Government Engages Citizens on Contracts
To that end, Mongolia amended its Public Procurement Law in 2011 to capture the unique way in which government and civil society are collaborating to establish effective institutions and policies – and in particular to make procurement more transparent and accountable. This new law includes a formal role for civil society in evaluating bids for, and monitoring implementation of, public contracts, placing Mongolia at the forefront of disclosure and participation in public procurement.
Responding to the law and the unique opportunity that Civil Society Organizations (CSOs) in Mongolia now have to participate in procurement and budget process the Public Procurement Partnership of Mongolia was created in 2012. “The importance of this partnership between government and civil society cannot be overemphasized,” said Zahid Hasnain, senior public sector specialist at the World Bank. “With capital expenditures growing at an unprecedented rate – over thirty-fold in the past decade – ensuring transparency and accountability of these public funds will be essential if Mongolia is to avoid the ‘resource curse.’"
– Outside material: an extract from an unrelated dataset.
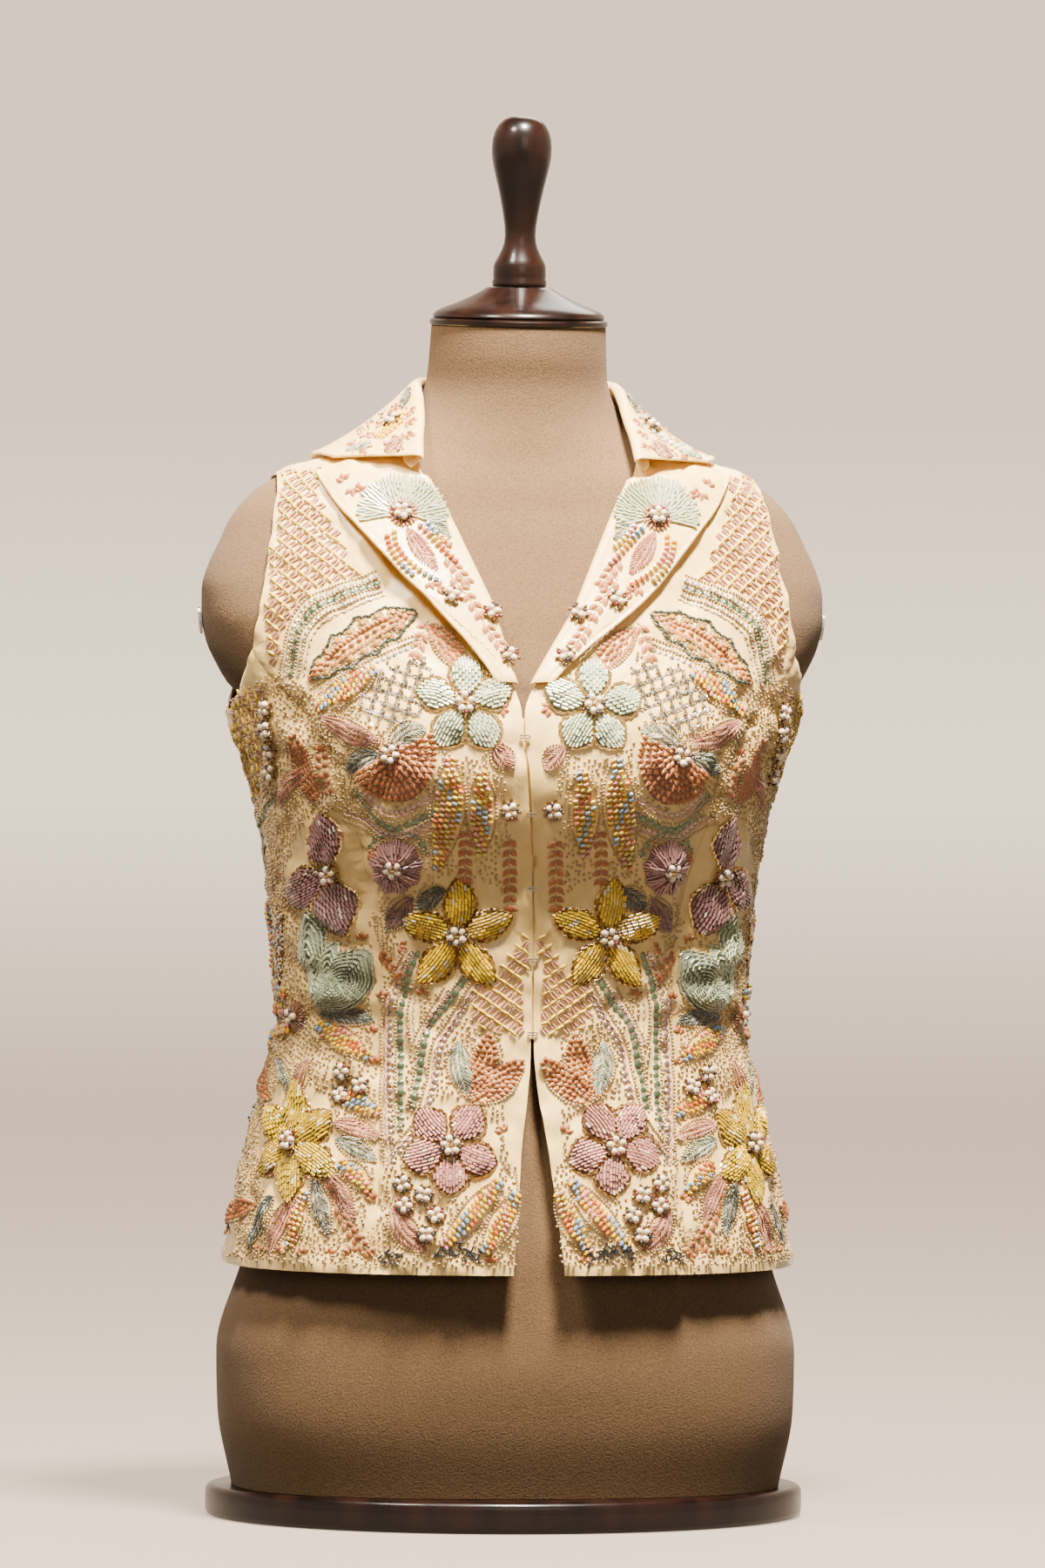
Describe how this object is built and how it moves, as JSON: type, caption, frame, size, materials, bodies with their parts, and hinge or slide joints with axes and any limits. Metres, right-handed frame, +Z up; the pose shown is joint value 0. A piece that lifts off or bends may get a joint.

This is the first time that CSOs in the country working in procurement have advocated for regulatory changes as a joint network with a unified message. This coalition of 60 CSOs is working to build awareness, participation, and accountability around public procurement.
”We have the same goal in the end: better procurement,” said Khurelbaatar Gantsogt, State Secretary of the Mongolian Ministry of Finance, referring to the shared objective of government and civil society in Mongolia. The Ministry of Finance now incorporates requests from the Partnership in the new rules and regulations for procurement. At the district level the partnership also works with members to access contracts and engages them in bidding and contract monitoring.
“This example of collaboration is an important first step toward institutionalizing citizen participation in the procurement system,” said Robert Hunja, Open Governance practice manager, World Bank Institute (WBI). “The acceptance of civil society is a key piece of establishing a culture of open contracting – a collaborative effort to enhance disclosure and participation in public contracting."
The World Bank and WBI have supported procurement reforms in Mongolia, in particular by helping the Partnership develop a united message and working with the government to structure the network and engage potential members.
In late 2012, the Ministry of Finance adopted new implementing procedures for CSOs participating in bid evaluation committees that included the use of specific reporting templates and a new web portal for CSOs to use when reporting on the performance of bid evaluation committees.
The Public Procurement Partnership has engaged the government in four regions of Mongolia and is beginning to monitor the award and implementation of roads contracts. While the pilot projects are still in their early stages, the Partnership has already achieved significant changes in two of the pilot regions in Uvurkhangai and Huvsgul. Work is now beginning in Ulaanbaatar and Umnogobi, the other two pilot areas.
The importance of this partnership between government and civil society cannot be overemphasized. With capital expenditures growing at an unprecedented rate – over thirty-fold in the past decade – ensuring transparency and accountability of these public funds will be essential if Mongolia is to avoid the ‘resource curse.’Zahid Hasnain, senior public sector specialist at the World Bank
The partnership reviewed the main roads of the capital cities of Uvurkhangai and Huvsgul and gathered evidence, including from citizens of the main recurring problems in all roads. They found that often roads were washed away after being built as drainage systems were not included. The local governors’ office in Uvurkhangai and Huvsgul agreed to changing technical specifications for new local roads contracts so that new roads would be required to include drainage and other specifications to ensure road safety. They also involved representatives from the monitoring organizations in working groups to craft roads master plans for the cities. Sustaining the momentum of the Partnership’s efforts will prove critical to the successful adoption of an open contracting culture in Mongolia.
Efforts such as these improve transparency and accountability within a country which is one of the key goals of the 2-year-old Open Government Partnership of which is Mongolia is a member. The Open Government Partnership’s annual summit, October 31 to November 1 in London, brought together more than 1,000 delegates from 60 countries to share experiences on how openness can improve public services, drive economic growth, and reduce poverty and corruption.